You have this bug of a missing ] in Behavior Control articla 4. :p

Nice list, I agree, though I'm not completely sure about that "Have to follow orders" thing with vassalship...
 
You don't ban lag-colonisation or lag-forts?
 
I tried to make the list actually useful to someone. So no, Jarkko. You cannot enforce lag-colonization without insanely intense GM monitoring. So it is useless to ban it, just like lag-merchants were. And I have never seen anyone lag-fort. What is the purpose? Unless you are lag-forting the same province with multiple forts, I see no other way to abuse it. And how are you going to enforce that as GM?
 
ryoken69 said:
I tried to make the list actually useful to someone. So no, Jarkko. You cannot enforce lag-colonization without insanely intense GM monitoring. So it is useless to ban it, just like lag-merchants were. And I have never seen anyone lag-fort. What is the purpose? Unless you are lag-forting the same province with multiple forts, I see no other way to abuse it. And how are you going to enforce that as GM?

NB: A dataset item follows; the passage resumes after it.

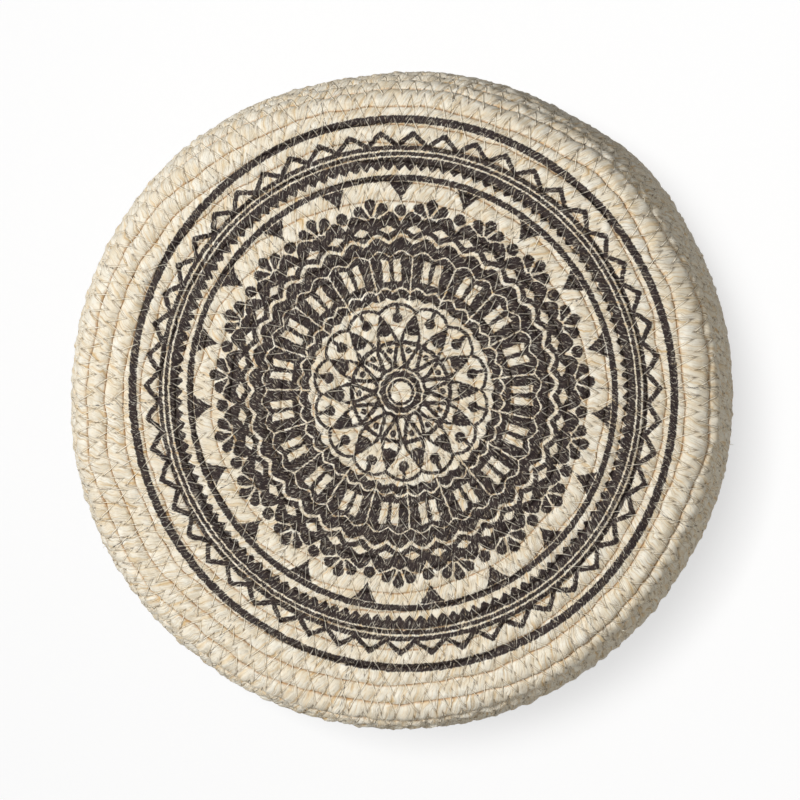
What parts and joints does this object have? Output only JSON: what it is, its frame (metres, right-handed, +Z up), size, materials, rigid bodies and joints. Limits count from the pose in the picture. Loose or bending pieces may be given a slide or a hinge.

I'd just say "don't do it" and if I found out it was done anyway, I'd ban the player from the game.

I think most players are mature enough to follow rules even when they can't be enforced, and what point is there to playing with people who knowingly cheat because it can't be detected?

Thankfully, blatant rulebreakers are few and far inbetween in my experience. :)
 
I like these house rules... I think the GM should be allowed to rule against a couple of them in specific situations, but you've pretty much covered that.
 
ryoken69 said:
I tried to make the list actually useful to someone. So no, Jarkko. You cannot enforce lag-colonization without insanely intense GM monitoring. So it is useless to ban it, just like lag-merchants were. And I have never seen anyone lag-fort. What is the purpose? Unless you are lag-forting the same province with multiple forts, I see no other way to abuse it. And how are you going to enforce that as GM?

I've lag-forted before, but it takes a lot of lag, and then if you rehost in that year you lose the money, so it's quite risky. I don't recommend it even if you can do it. How it works is that you pay the same amount for each level of fort, instead of having to pay more for the subsequent levels. You can only do it until the host gets that you've started building.
 
Some use for that dial-up of yours eh, Boc? :p

I occasionally lag-merchanted when it was still possible, but most often by accident of clicking too many times in a hurry. I really doubt that most players would try to lag colonize or lag fortificate as it's afaik quite hard to do it by accident. Not to mention the high amount of lag required.
 
Byakhiam said:
Some use for that dial-up of yours eh, Boc? :p

I occasionally lag-merchanted when it was still possible, but most often by accident of clicking too many times in a hurry. I really doubt that most players would try to lag colonize or lag fortificate as it's afaik quite hard to do it by accident. Not to mention the high amount of lag required.

Actually, I have found that virtually any host has lag. It is rare I dont experience lag. One way to monitor lag is to scroll around constantly, say between your homeland and colonies. You watch the smoothness of the scroll and you can track lag. Over time, you will see that lag is fairly predictable and you can then begin to try to exploit it. Common lag-points are month/year rollovers and during wartime.

I only use lag-colonization with TPs most of the time. It is pretty hard to get more than 2 TPs per colonist on most connections. However, once I had a session where I was averaging 5+ TPs per colonist. It just takes time to master really.

Like virtually any exploit, after a while you develop your own personal ethics about it. After all, no one can mentally accept they are a cheater, so they have to make up a justification. Mine is that I only use lag-colonists when I am a nation historically disadvantaged colonially (Brandenburg) or when I am subbing. I figure that as a sub I am going to do something else different from how they would have wanted it done, so I make up for it with tons of colonists.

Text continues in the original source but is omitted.